Task brief » Starting from the line that contains "high = [max(vertex.co[axis]", copy every line exactly until the line that contains "before = set(bpy.data.objects)", which is also included.

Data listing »
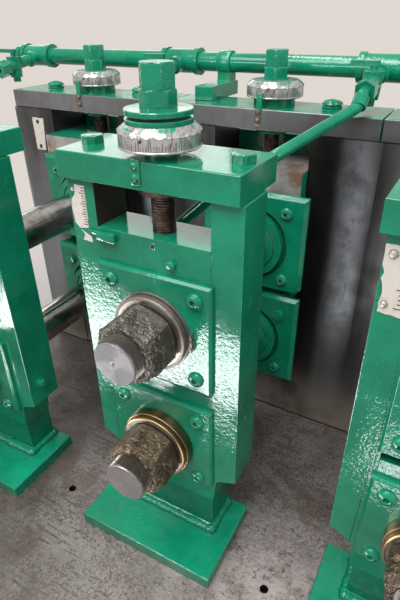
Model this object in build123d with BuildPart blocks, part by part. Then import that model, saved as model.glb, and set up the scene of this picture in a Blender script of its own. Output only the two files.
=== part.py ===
"""Three bays of a raft-type roll forming machine, with bare arbors and no roll tooling.

Millimetres, +Z up. The strip runs along X, the arbors lie along Y, and the outboard (front)
stands face -Y. The origin is on the floor, under the middle of the bed, and x = 0 is the axis
of the centre bay. At rest the top blocks of the outer bays stand a little higher, and the left
outboard stand is set further out.
"""

import os
from math import cos, radians, sin, sqrt

from build123d import *

# Bays, each with an outboard stand, an inboard stand and two arbors
bay_names = ["left", "centre", "right"]
bay_lifts = [12.7, 0.0, 12.7]
bay_outs = [-28.0, 0.0, 0.0]
bay_pitch = 482.6
stand_gap = 436.6
plate_shift = -6.4
inboard_shift = -8.0

# Gaps: bearings, sliding faces, and between pieces that move past each other
running_fit = 0.05
slide_gap = 0.5
face_gap = 0.3
moving_gap = 5.0

# Bed and its welded base
bed_depth = 1016.0
bed_margin = 127.0
bed_top = 609.6
bed_thickness = 38.1
bed_hole = 17.0
bed_hole_depth = 25.0
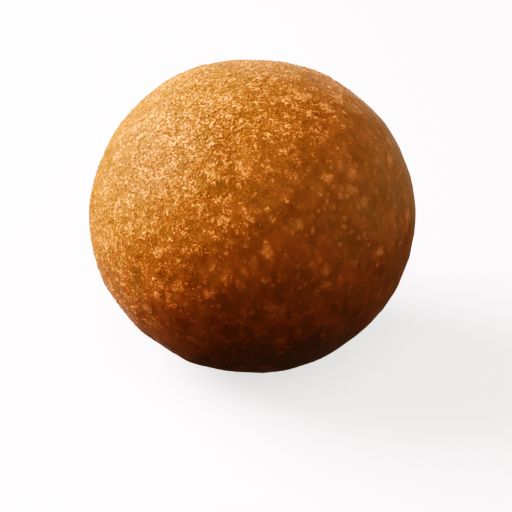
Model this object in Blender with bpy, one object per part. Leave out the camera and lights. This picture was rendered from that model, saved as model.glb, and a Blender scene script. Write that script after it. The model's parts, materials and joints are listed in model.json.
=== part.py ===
"""Mahua ladoo: one hand-rolled sweet ball with a grainy surface, standing on a small flat spot.

Metres, +Z up. The ball stands on z = 0 and its bounding box is centred over the origin.
Run with: blender --background --python part.py
"""

import math

import bmesh
import bpy
from mathutils import Vector, noise

# Driving sizes
WIDTH = 0.0500  # across the ball, at its widest
RISE = 0.0237  # from the widest level up to the top, which has sunk a little
DROP = 0.0247  # from the widest level down to the lowest point, before the flat spot
FLAT_SPOT_RADIUS = 0.0075  # the spot it rests on

# How far from a true round the hands left it
ROLLED_WAVE = 0.034  # one slow wave of the out-of-round shape
ROLLED_DEPTH = 0.00035
ROLLED_SEED = Vector((3.7, 1.9, 8.2))

# Broad presses of the palms: (direction from the middle, radius of the press, height; minus is a dent)
PRESSES = (
    (Vector((0.00, 0.47, 0.88)), 0.0070, -0.00022),
    (Vector((-0.50, 0.41, 0.76)), 0.0090, 0.00016),
    (Vector((0.39, 0.43, 0.81)), 0.0045, 0.00012),
    (Vector((-0.10, -0.80, 0.50)), 0.0090, -0.00018),
    (Vector((0.85, 0.50, 0.05)), 0.0110, -0.00022),
    (Vector((-0.60, 0.75, -0.20)), 0.0120, -0.00020),
    (Vector((0.55, -0.60, -0.55)), 0.0100, -0.00018),
)

# Lumps of the mixture, and the grains on them: the finest wave that the faces below can carry
LUMP_WAVE = 0.0095
LUMP_DEPTH = 0.00018
LUMP_SEED = Vector((11.3, 5.1, 2.6))
GRAIN_WAVE = 0.0034
GRAIN_DEPTH = 0.00024
GRAIN_SEED = Vector((6.4, 14.8, 9.5))

# Faces along each edge of the cube that is blown up into the ball: 12 * 30 * 30 = 10,800 triangles
CELLS = 30

PASTE_COLOUR = (0.47, 0.20, 0.045, 1.0)
PASTE_ROUGHNESS = 0.48


def clear_scene():
    for obj in list(bpy.data.objects):
        bpy.data.objects.remove(obj, do_unlink=True)


def paste_material():
    """Amber sweet paste, greasy with ghee."""
    material = bpy.data.materials.new("ladoo_paste")
    material.use_nodes = True
    shader = material.node_tree.nodes["Principled BSDF"]
    shader.inputs["Base Color"].default_value = PASTE_COLOUR
    shader.inputs["Roughness"].default_value = PASTE_ROUGHNESS
    shader.inputs["Metallic"].default_value = 0.0
    return material


def even_direction(corner):
    """The direction of a point on the cube [-1, 1], spread so that the faces come out of like size."""
    return Vector(math.tan(side * math.pi / 4) for side in corner).normalized()


def rolled_surface(direction):
    """The round of the ball, from the middle of its widest level: lower above that level than below it."""
    level = math.hypot(direction.x, direction.y) / (WIDTH / 2)
    upright = direction.z / (RISE if direction.z > 0 else DROP)
    return direction / math.hypot(level, upright)


def press_height(place):
    """How far the palm presses move the surface at this place."""
    height = 0.0
    for towards, radius, depth in PRESSES:
        middle = rolled_surface(towards.normalized())
        distance = (place - middle).length
        height += depth * math.exp(-((distance / radius) ** 2))
    return height


def relief_height(place):
    """Unevenness of the whole ball, then its lumps, then the grains that stand on the lumps."""
    rolled = ROLLED_DEPTH * noise.noise(place / ROLLED_WAVE + ROLLED_SEED)
    lumps = LUMP_DEPTH * noise.noise(place / LUMP_WAVE + LUMP_SEED)
    grains = GRAIN_DEPTH * noise.noise(place / GRAIN_WAVE + GRAIN_SEED)
    return rolled + lumps + grains + press_height(place)


def flat_spot_level():
    """Height, from the ball's widest level, of the plane that cuts a spot of FLAT_SPOT_RADIUS."""
    share = FLAT_SPOT_RADIUS / (WIDTH / 2)
    return -DROP * math.sqrt(1 - share * share)


def ball_point(corner):
    """Where a point of the cube ends up on the ladoo, from the middle of its widest level."""
    direction = even_direction(corner)
    place = rolled_surface(direction)
    place += direction * relief_height(place)
    floor = flat_spot_level()
    if place.z < floor:
        place *= floor / place.z
    return place


def stand_on_origin(mesh):
    """Moves the mesh so that its box is centred over the origin and its flat spot lies on z = 0."""
    low = [min(vertex.co[axis] for vertex in mesh.verts) for axis in range(3)]
    high = [max(vertex.co[axis] for vertex in mesh.verts) for axis in range(3)]
    shift = Vector((-(low[0] + high[0]) / 2, -(low[1] + high[1]) / 2, -low[2]))
    bmesh.ops.translate(mesh, verts=mesh.verts, vec=shift)


def build_ladoo(material):
    mesh = bmesh.new()
    bmesh.ops.create_cube(mesh, size=2.0)
    bmesh.ops.subdivide_edges(mesh, edges=mesh.edges, cuts=CELLS - 1, use_grid_fill=True)
    for vertex in mesh.verts:
        vertex.co = ball_point(vertex.co)
    stand_on_origin(mesh)
    bmesh.ops.recalc_face_normals(mesh, faces=mesh.faces)

    data = bpy.data.meshes.new("ladoo")
    mesh.to_mesh(data)
    mesh.free()
    data.materials.append(material)
    for polygon in data.polygons:
        polygon.use_smooth = True
    return bpy.data.objects.new("ladoo", data)


def main():
    clear_scene()
    parts = bpy.data.collections.new("mahua_ladoo")
    bpy.context.scene.collection.children.link(parts)
    parts.objects.link(build_ladoo(paste_material()))


main()
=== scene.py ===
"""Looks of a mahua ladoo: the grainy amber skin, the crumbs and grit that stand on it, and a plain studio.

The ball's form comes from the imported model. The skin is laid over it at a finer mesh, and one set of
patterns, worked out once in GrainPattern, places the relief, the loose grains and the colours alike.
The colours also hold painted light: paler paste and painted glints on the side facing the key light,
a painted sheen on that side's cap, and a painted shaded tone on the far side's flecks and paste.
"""

from __future__ import annotations

import json
import logging
import math
from dataclasses import dataclass, field
from enum import Enum
from typing import Any, Mapping, Sequence, Union

import bpy
from mathutils import Matrix, Vector

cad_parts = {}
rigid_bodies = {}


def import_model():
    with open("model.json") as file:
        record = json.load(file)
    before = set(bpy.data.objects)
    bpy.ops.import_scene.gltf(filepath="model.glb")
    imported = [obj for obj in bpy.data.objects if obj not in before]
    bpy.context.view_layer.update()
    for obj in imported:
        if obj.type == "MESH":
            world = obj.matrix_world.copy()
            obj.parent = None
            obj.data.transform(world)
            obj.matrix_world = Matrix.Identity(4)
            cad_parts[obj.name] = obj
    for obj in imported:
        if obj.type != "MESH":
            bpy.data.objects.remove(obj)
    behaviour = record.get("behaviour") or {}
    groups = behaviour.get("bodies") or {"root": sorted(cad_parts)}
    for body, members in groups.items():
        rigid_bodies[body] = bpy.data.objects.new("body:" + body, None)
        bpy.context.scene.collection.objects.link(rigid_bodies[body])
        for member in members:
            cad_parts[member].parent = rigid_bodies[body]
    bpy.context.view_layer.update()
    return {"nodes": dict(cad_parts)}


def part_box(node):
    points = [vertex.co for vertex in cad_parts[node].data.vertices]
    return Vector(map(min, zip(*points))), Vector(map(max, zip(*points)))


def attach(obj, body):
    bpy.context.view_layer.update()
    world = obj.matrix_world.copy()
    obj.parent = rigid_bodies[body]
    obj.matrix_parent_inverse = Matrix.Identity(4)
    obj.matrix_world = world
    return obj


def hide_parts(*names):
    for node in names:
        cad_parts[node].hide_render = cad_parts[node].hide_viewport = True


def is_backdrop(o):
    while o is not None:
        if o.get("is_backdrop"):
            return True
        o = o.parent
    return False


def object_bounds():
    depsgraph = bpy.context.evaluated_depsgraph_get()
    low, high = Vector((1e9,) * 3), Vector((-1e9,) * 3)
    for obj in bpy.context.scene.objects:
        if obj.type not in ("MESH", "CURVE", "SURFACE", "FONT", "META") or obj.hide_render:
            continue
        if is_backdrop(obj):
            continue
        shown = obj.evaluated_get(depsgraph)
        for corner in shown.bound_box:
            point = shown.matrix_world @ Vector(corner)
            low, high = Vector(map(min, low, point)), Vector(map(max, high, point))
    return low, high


LOG = logging.getLogger("mahua_ladoo")

MM = 0.001
NODE = "ladoo"
BODY = "root"

Colour = tuple[float, float, float, float]
Rise = tuple[float, float]
Operand = Union["Term", float, int]


# ---------------------------------------------------------------- node trees


class Term:
    """A socket of a node tree, on which Python's operators add Math and Vector Math nodes."""

    def __init__(self, bench: "Bench", socket: bpy.types.NodeSocket) -> None:
        """Wraps one output socket.

        Args:
            bench: the tree that the socket's node is in.
            socket: the output socket.
        """
        self.bench = bench
        self.socket = socket

    @property
    def is_vector(self) -> bool:
        """Whether the socket carries three numbers."""
        return self.socket.type in ("VECTOR", "RGBA")

    def sibling(self, name: str) -> "Term":
        """Another output of the same node, by its name."""
        return Term(self.bench, self.bench.socket(self.socket.node.outputs, name))

    def _joined(self, operation: str, first: Operand, second: Operand) -> "Term":
        """One Math node, or a Vector Math node where a vector comes in.

        Args:
            operation: the node's operation.
            first: its first value.
            second: its second one.

        Returns:
            The result.
        """
        vectors = [isinstance(side, Term) and side.is_vector for side in (first, second)]
        if not any(vectors):
            return self.bench.node("ShaderNodeMath", {"operation": operation}, {0: first, 1: second})
        if operation == "MULTIPLY" and not all(vectors):
            vector, number = (first, second) if vectors[0] else (second, first)
            return self.bench.node(
                "ShaderNodeVectorMath", {"operation": "SCALE"}, {"Vector": vector, "Scale": number}
            )
        return self.bench.node("ShaderNodeVectorMath", {"operation": operation}, {0: first, 1: second})

    def __add__(self, other: Operand) -> "Term":
        """self + other."""
        return self._joined("ADD", self, other)

    def __radd__(self, other: Operand) -> "Term":
        """other + self."""
        return self._joined("ADD", other, self)

    def __sub__(self, other: Operand) -> "Term":
        """self - other."""
        return self._joined("SUBTRACT", self, other)

    def __rsub__(self, other: Operand) -> "Term":
        """other - self."""
        return self._joined("SUBTRACT", other, self)

    def __mul__(self, other: Operand) -> "Term":
        """self * other."""
        return self._joined("MULTIPLY", self, other)

    def __rmul__(self, other: Operand) -> "Term":
        """other * self."""
        return self._joined("MULTIPLY", other, self)

    def step(self, low: Operand, high: Operand) -> "Term":
        """A smooth rise from 0 at low to 1 at high.

        Args:
            low: where the rise starts; it may be above high, and the rise is then a fall.
            high: where it ends.

        Returns:
            The share between 0 and 1.
        """
        return self.bench.node(
            "ShaderNodeMapRange",
            {"interpolation_type": "SMOOTHSTEP"},
            {"Value": self, "From Min": low, "From Max": high},
        )

    def clamped(self) -> "Term":
        """The value kept between 0 and 1."""
        return self.bench.node("ShaderNodeClamp", {}, {"Value": self})

    def larger(self, other: Operand) -> "Term":
        """The larger of the two values."""
        return self._joined("MAXIMUM", self, other)


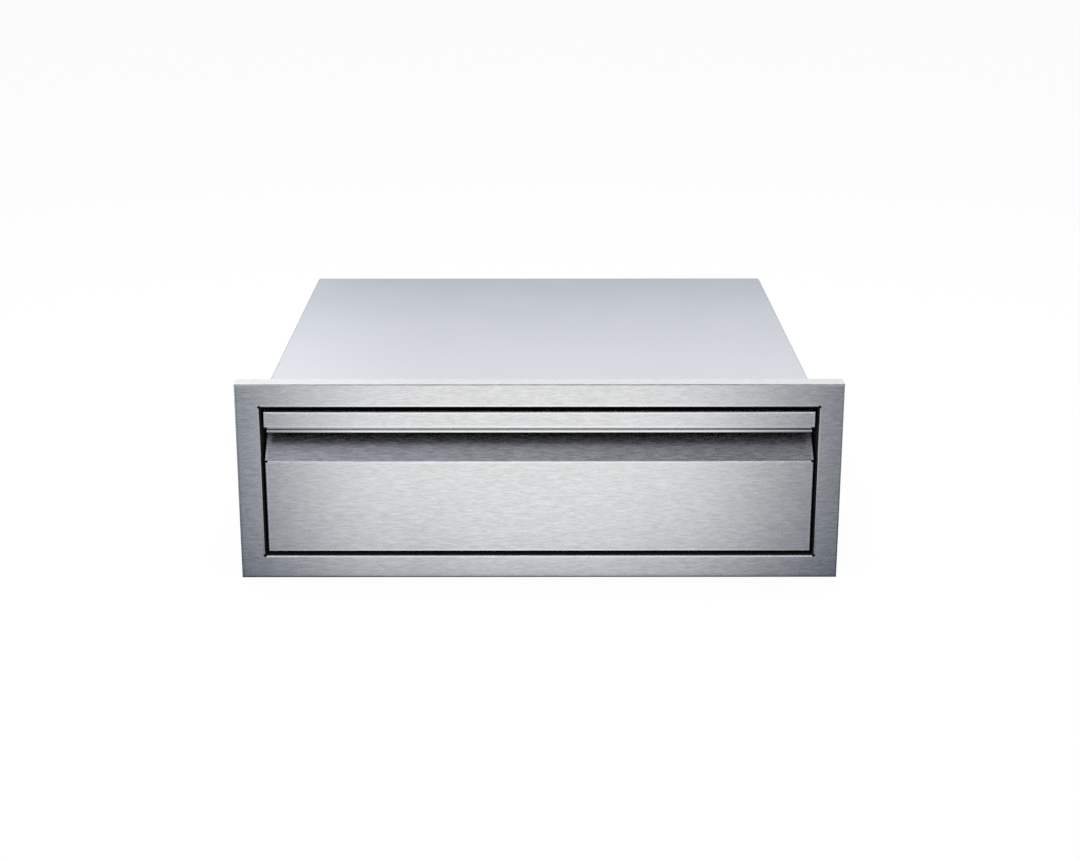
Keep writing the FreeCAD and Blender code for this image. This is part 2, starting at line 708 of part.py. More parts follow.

Solved exercise »
    high = [max(vertex.co[axis] for vertex in mesh.verts) for axis in range(3)]
    shift = Vector((-(low[0] + high[0]) / 2, -(low[1] + high[1]) / 2, -low[2]))
    bmesh.ops.translate(mesh, verts=mesh.verts, vec=shift)


def build_ladoo(material):
    mesh = bmesh.new()
    bmesh.ops.create_cube(mesh, size=2.0)
    bmesh.ops.subdivide_edges(mesh, edges=mesh.edges, cuts=CELLS - 1, use_grid_fill=True)
    for vertex in mesh.verts:
        vertex.co = ball_point(vertex.co)
    stand_on_origin(mesh)
    bmesh.ops.recalc_face_normals(mesh, faces=mesh.faces)

    data = bpy.data.meshes.new("ladoo")
    mesh.to_mesh(data)
    mesh.free()
    data.materials.append(material)
    for polygon in data.polygons:
        polygon.use_smooth = True
    return bpy.data.objects.new("ladoo", data)


def main():
    clear_scene()
    parts = bpy.data.collections.new("mahua_ladoo")
    bpy.context.scene.collection.children.link(parts)
    parts.objects.link(build_ladoo(paste_material()))


main()
=== scene.py ===
"""Looks of a mahua ladoo: the grainy amber skin, the crumbs and grit that stand on it, and a plain studio.

The ball's form comes from the imported model. The skin is laid over it at a finer mesh, and one set of
patterns, worked out once in GrainPattern, places the relief, the loose grains and the colours alike.
The colours also hold painted light: paler paste and painted glints on the side facing the key light,
a painted sheen on that side's cap, and a painted shaded tone on the far side's flecks and paste.
"""

from __future__ import annotations

import json
import logging
import math
from dataclasses import dataclass, field
from enum import Enum
from typing import Any, Mapping, Sequence, Union

import bpy
from mathutils import Matrix, Vector

cad_parts = {}
rigid_bodies = {}


def import_model():
    with open("model.json") as file:
        record = json.load(file)
    before = set(bpy.data.objects)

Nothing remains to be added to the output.